* [EXERCISE BRIEF]
Extract, without alteration, each line from the start of the listing to the line bearing "---- driving dimensions".

* [INFORMATION PROVIDED]
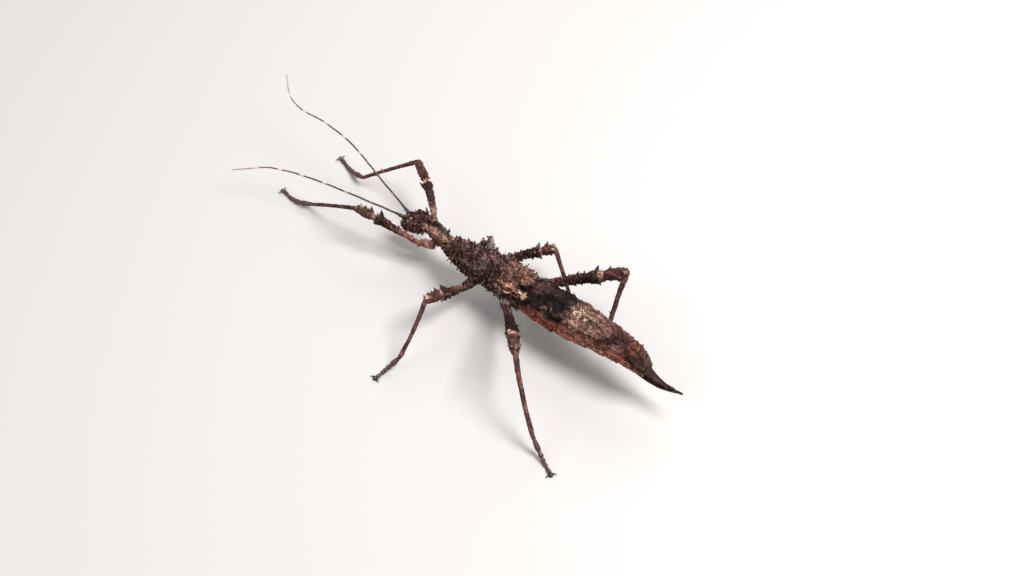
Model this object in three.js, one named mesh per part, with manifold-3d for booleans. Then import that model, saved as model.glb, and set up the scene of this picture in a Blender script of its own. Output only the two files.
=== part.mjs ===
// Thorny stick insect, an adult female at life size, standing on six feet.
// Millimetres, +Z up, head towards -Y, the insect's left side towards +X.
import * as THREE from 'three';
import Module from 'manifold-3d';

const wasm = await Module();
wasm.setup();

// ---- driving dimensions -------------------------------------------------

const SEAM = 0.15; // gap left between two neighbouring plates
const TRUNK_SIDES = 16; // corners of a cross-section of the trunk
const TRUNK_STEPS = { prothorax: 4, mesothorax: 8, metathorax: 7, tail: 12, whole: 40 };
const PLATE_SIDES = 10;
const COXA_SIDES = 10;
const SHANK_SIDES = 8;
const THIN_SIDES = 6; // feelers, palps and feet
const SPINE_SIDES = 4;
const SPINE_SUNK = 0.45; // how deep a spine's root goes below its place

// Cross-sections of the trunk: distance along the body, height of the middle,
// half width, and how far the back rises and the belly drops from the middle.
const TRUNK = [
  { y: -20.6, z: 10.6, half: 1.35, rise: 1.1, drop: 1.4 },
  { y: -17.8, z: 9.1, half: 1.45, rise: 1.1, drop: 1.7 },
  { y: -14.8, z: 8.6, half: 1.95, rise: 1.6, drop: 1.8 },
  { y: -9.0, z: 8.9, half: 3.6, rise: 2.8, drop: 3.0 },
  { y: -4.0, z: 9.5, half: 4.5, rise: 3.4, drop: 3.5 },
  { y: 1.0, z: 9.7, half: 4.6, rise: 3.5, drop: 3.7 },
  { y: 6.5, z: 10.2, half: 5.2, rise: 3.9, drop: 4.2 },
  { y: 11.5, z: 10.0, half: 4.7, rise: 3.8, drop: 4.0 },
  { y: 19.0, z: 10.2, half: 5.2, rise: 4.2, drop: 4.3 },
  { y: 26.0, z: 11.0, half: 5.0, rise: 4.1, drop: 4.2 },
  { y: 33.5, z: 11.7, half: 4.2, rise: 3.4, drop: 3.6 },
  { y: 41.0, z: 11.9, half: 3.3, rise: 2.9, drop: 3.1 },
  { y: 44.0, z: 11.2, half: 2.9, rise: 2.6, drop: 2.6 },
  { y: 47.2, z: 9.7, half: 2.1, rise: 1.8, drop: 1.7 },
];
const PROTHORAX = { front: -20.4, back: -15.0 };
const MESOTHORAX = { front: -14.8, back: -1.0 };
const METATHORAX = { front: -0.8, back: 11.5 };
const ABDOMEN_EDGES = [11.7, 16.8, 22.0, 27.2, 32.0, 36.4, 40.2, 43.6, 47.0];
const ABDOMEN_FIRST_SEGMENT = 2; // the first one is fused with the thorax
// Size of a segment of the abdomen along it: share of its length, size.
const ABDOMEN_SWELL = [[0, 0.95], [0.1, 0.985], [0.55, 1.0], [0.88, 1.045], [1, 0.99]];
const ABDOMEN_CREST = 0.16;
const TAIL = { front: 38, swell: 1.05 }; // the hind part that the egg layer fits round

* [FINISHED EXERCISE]
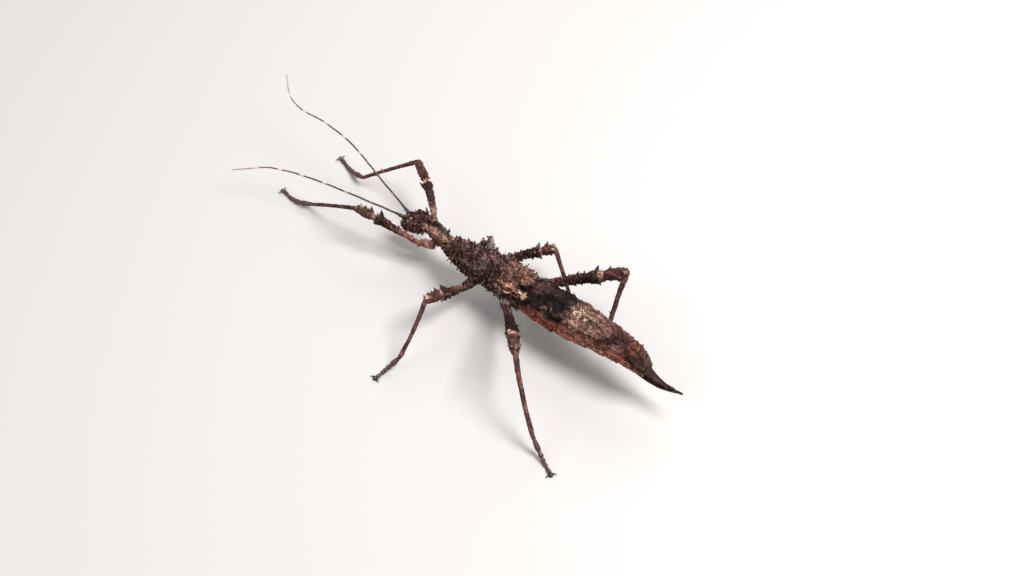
Model this object in three.js, one named mesh per part, with manifold-3d for booleans. Then import that model, saved as model.glb, and set up the scene of this picture in a Blender script of its own. Output only the two files.
=== part.mjs ===
// Thorny stick insect, an adult female at life size, standing on six feet.
// Millimetres, +Z up, head towards -Y, the insect's left side towards +X.
import * as THREE from 'three';
import Module from 'manifold-3d';

const wasm = await Module();
wasm.setup();

// ---- driving dimensions -------------------------------------------------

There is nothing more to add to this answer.